→ What the task asks: Output the data below in full, byte for byte. Nothing may differ.
****************
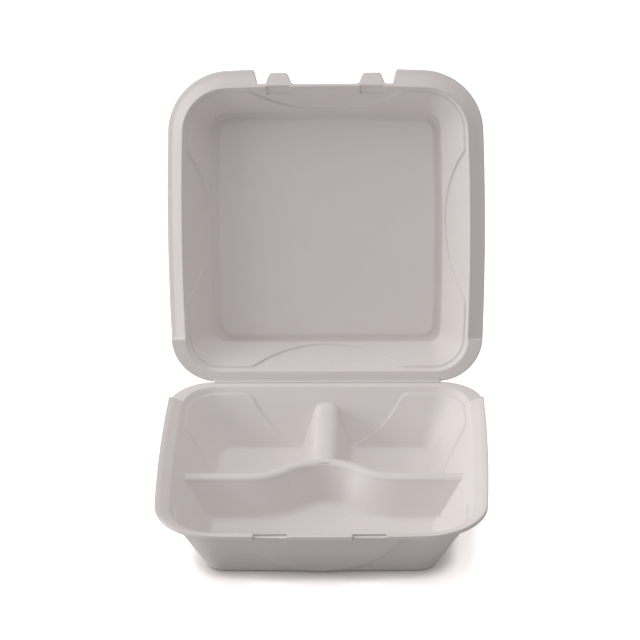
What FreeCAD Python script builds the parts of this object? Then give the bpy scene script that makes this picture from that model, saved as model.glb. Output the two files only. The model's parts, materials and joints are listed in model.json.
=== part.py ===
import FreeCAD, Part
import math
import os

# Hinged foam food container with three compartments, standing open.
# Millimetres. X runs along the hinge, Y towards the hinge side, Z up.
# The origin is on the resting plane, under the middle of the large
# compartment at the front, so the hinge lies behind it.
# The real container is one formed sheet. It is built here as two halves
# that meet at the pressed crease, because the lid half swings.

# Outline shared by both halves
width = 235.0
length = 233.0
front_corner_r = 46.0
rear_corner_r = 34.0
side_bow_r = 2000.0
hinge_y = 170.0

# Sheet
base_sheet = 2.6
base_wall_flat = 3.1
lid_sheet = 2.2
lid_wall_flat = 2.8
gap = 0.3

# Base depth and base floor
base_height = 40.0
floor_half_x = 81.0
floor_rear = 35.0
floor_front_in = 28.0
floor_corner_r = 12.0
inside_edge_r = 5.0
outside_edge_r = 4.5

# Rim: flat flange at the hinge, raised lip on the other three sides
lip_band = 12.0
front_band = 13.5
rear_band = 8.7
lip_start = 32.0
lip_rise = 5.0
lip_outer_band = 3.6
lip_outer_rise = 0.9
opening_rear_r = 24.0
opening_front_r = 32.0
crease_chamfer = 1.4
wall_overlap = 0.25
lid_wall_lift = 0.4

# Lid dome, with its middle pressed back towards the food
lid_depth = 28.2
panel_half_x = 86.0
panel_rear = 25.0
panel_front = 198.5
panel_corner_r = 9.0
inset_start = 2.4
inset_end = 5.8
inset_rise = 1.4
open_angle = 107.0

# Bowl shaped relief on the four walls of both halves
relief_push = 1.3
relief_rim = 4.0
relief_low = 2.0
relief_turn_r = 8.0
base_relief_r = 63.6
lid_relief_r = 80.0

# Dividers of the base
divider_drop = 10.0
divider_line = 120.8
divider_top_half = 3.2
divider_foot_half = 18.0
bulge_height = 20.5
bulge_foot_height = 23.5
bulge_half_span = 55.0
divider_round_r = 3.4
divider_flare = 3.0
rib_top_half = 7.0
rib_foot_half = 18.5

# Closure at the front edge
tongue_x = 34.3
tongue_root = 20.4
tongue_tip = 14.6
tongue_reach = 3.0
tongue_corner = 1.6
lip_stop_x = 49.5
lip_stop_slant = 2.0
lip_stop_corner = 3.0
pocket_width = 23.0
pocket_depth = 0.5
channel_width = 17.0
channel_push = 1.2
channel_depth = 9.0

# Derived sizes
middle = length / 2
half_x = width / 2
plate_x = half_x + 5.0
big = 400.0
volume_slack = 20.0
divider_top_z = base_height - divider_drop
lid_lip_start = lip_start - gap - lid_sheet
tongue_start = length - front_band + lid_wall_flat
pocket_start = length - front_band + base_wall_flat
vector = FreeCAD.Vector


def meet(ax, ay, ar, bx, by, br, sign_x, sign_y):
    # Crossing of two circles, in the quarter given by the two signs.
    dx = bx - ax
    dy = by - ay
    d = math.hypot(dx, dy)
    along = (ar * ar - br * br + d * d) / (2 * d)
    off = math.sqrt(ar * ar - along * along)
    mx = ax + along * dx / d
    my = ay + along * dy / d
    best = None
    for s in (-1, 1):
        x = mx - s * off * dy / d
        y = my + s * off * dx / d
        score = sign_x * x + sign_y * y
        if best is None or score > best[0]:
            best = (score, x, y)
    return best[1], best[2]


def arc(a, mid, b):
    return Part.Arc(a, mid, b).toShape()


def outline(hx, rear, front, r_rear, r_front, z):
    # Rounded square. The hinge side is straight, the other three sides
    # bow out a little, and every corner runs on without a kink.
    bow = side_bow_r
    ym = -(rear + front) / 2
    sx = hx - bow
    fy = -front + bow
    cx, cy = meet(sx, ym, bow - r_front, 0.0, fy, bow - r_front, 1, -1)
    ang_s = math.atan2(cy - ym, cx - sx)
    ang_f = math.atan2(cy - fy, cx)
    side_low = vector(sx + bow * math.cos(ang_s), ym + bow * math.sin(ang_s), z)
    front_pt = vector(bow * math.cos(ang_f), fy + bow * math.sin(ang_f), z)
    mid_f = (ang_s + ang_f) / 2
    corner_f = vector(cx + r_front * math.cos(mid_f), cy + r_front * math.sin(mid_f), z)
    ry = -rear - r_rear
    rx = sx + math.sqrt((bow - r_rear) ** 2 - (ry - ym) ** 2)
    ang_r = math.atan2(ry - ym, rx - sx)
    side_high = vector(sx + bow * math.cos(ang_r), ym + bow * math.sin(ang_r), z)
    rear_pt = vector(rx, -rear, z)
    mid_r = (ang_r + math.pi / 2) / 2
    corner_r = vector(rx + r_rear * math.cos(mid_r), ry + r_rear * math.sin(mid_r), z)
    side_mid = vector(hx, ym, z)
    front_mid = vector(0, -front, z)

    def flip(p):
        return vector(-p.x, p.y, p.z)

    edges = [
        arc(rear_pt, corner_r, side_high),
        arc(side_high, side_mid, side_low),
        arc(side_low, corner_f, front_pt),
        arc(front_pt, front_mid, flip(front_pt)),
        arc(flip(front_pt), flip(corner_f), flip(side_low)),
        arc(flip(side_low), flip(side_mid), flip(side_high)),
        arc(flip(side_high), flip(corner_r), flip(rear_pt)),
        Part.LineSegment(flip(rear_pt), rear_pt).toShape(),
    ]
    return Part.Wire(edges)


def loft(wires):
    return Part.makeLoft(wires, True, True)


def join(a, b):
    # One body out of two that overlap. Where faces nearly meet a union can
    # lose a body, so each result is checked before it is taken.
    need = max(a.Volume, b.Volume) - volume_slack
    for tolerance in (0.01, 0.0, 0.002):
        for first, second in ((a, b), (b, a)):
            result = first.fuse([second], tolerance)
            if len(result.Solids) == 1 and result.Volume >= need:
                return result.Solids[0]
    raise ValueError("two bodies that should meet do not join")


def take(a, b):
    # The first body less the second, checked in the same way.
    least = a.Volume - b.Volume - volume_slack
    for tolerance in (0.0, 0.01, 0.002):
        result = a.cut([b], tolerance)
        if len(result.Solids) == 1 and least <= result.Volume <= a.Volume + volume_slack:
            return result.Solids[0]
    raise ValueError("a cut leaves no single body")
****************
→ Answer for the task:
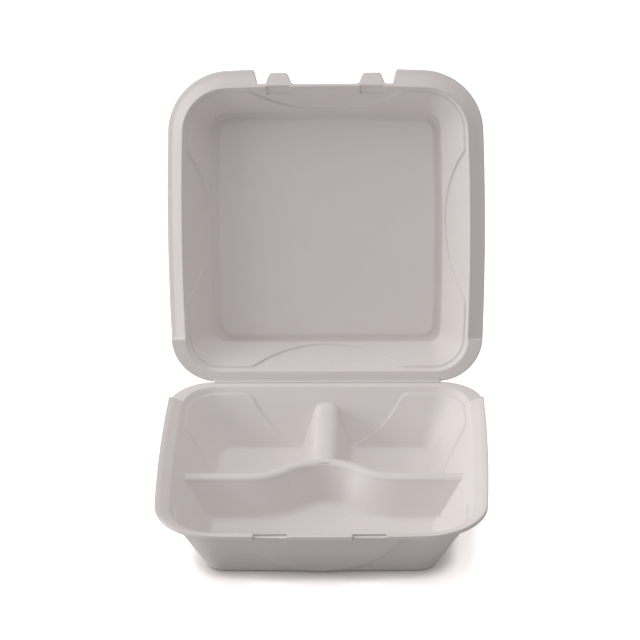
What FreeCAD Python script builds the parts of this object? Then give the bpy scene script that makes this picture from that model, saved as model.glb. Output the two files only. The model's parts, materials and joints are listed in model.json.
=== part.py ===
import FreeCAD, Part
import math
import os

# Hinged foam food container with three compartments, standing open.
# Millimetres. X runs along the hinge, Y towards the hinge side, Z up.
# The origin is on the resting plane, under the middle of the large
# compartment at the front, so the hinge lies behind it.
# The real container is one formed sheet. It is built here as two halves
# that meet at the pressed crease, because the lid half swings.

# Outline shared by both halves
width = 235.0
length = 233.0
front_corner_r = 46.0
rear_corner_r = 34.0
side_bow_r = 2000.0
hinge_y = 170.0

# Sheet
base_sheet = 2.6
base_wall_flat = 3.1
lid_sheet = 2.2
lid_wall_flat = 2.8
gap = 0.3

# Base depth and base floor
base_height = 40.0
floor_half_x = 81.0
floor_rear = 35.0
floor_front_in = 28.0
floor_corner_r = 12.0
inside_edge_r = 5.0
outside_edge_r = 4.5

# Rim: flat flange at the hinge, raised lip on the other three sides
lip_band = 12.0
front_band = 13.5
rear_band = 8.7
lip_start = 32.0
lip_rise = 5.0
lip_outer_band = 3.6
lip_outer_rise = 0.9
opening_rear_r = 24.0
opening_front_r = 32.0
crease_chamfer = 1.4
wall_overlap = 0.25
lid_wall_lift = 0.4

# Lid dome, with its middle pressed back towards the food
lid_depth = 28.2
panel_half_x = 86.0
panel_rear = 25.0
panel_front = 198.5
panel_corner_r = 9.0
inset_start = 2.4
inset_end = 5.8
inset_rise = 1.4
open_angle = 107.0

# Bowl shaped relief on the four walls of both halves
relief_push = 1.3
relief_rim = 4.0
relief_low = 2.0
relief_turn_r = 8.0
base_relief_r = 63.6
lid_relief_r = 80.0

# Dividers of the base
divider_drop = 10.0
divider_line = 120.8
divider_top_half = 3.2
divider_foot_half = 18.0
bulge_height = 20.5
bulge_foot_height = 23.5
bulge_half_span = 55.0
divider_round_r = 3.4
divider_flare = 3.0
rib_top_half = 7.0
rib_foot_half = 18.5

# Closure at the front edge
tongue_x = 34.3
tongue_root = 20.4
tongue_tip = 14.6
tongue_reach = 3.0
tongue_corner = 1.6
lip_stop_x = 49.5
lip_stop_slant = 2.0
lip_stop_corner = 3.0
pocket_width = 23.0
pocket_depth = 0.5
channel_width = 17.0
channel_push = 1.2
channel_depth = 9.0

# Derived sizes
middle = length / 2
half_x = width / 2
plate_x = half_x + 5.0
big = 400.0
volume_slack = 20.0
divider_top_z = base_height - divider_drop
lid_lip_start = lip_start - gap - lid_sheet
tongue_start = length - front_band + lid_wall_flat
pocket_start = length - front_band + base_wall_flat
vector = FreeCAD.Vector


def meet(ax, ay, ar, bx, by, br, sign_x, sign_y):
    # Crossing of two circles, in the quarter given by the two signs.
    dx = bx - ax
    dy = by - ay
    d = math.hypot(dx, dy)
    along = (ar * ar - br * br + d * d) / (2 * d)
    off = math.sqrt(ar * ar - along * along)
    mx = ax + along * dx / d
    my = ay + along * dy / d
    best = None
    for s in (-1, 1):
        x = mx - s * off * dy / d
        y = my + s * off * dx / d
        score = sign_x * x + sign_y * y
        if best is None or score > best[0]:
            best = (score, x, y)
    return best[1], best[2]


def arc(a, mid, b):
    return Part.Arc(a, mid, b).toShape()


def outline(hx, rear, front, r_rear, r_front, z):
    # Rounded square. The hinge side is straight, the other three sides
    # bow out a little, and every corner runs on without a kink.
    bow = side_bow_r
    ym = -(rear + front) / 2
    sx = hx - bow
    fy = -front + bow
    cx, cy = meet(sx, ym, bow - r_front, 0.0, fy, bow - r_front, 1, -1)
    ang_s = math.atan2(cy - ym, cx - sx)
    ang_f = math.atan2(cy - fy, cx)
    side_low = vector(sx + bow * math.cos(ang_s), ym + bow * math.sin(ang_s), z)
    front_pt = vector(bow * math.cos(ang_f), fy + bow * math.sin(ang_f), z)
    mid_f = (ang_s + ang_f) / 2
    corner_f = vector(cx + r_front * math.cos(mid_f), cy + r_front * math.sin(mid_f), z)
    ry = -rear - r_rear
    rx = sx + math.sqrt((bow - r_rear) ** 2 - (ry - ym) ** 2)
    ang_r = math.atan2(ry - ym, rx - sx)
    side_high = vector(sx + bow * math.cos(ang_r), ym + bow * math.sin(ang_r), z)
    rear_pt = vector(rx, -rear, z)
    mid_r = (ang_r + math.pi / 2) / 2
    corner_r = vector(rx + r_rear * math.cos(mid_r), ry + r_rear * math.sin(mid_r), z)
    side_mid = vector(hx, ym, z)
    front_mid = vector(0, -front, z)

    def flip(p):
        return vector(-p.x, p.y, p.z)

    edges = [
        arc(rear_pt, corner_r, side_high),
        arc(side_high, side_mid, side_low),
        arc(side_low, corner_f, front_pt),
        arc(front_pt, front_mid, flip(front_pt)),
        arc(flip(front_pt), flip(corner_f), flip(side_low)),
        arc(flip(side_low), flip(side_mid), flip(side_high)),
        arc(flip(side_high), flip(corner_r), flip(rear_pt)),
        Part.LineSegment(flip(rear_pt), rear_pt).toShape(),
    ]
    return Part.Wire(edges)


def loft(wires):
    return Part.makeLoft(wires, True, True)


def join(a, b):
    # One body out of two that overlap. Where faces nearly meet a union can
    # lose a body, so each result is checked before it is taken.
    need = max(a.Volume, b.Volume) - volume_slack
    for tolerance in (0.01, 0.0, 0.002):
        for first, second in ((a, b), (b, a)):
            result = first.fuse([second], tolerance)
            if len(result.Solids) == 1 and result.Volume >= need:
                return result.Solids[0]
    raise ValueError("two bodies that should meet do not join")


def take(a, b):
    # The first body less the second, checked in the same way.
    least = a.Volume - b.Volume - volume_slack
    for tolerance in (0.0, 0.01, 0.002):
        result = a.cut([b], tolerance)
        if len(result.Solids) == 1 and least <= result.Volume <= a.Volume + volume_slack:
            return result.Solids[0]
    raise ValueError("a cut leaves no single body")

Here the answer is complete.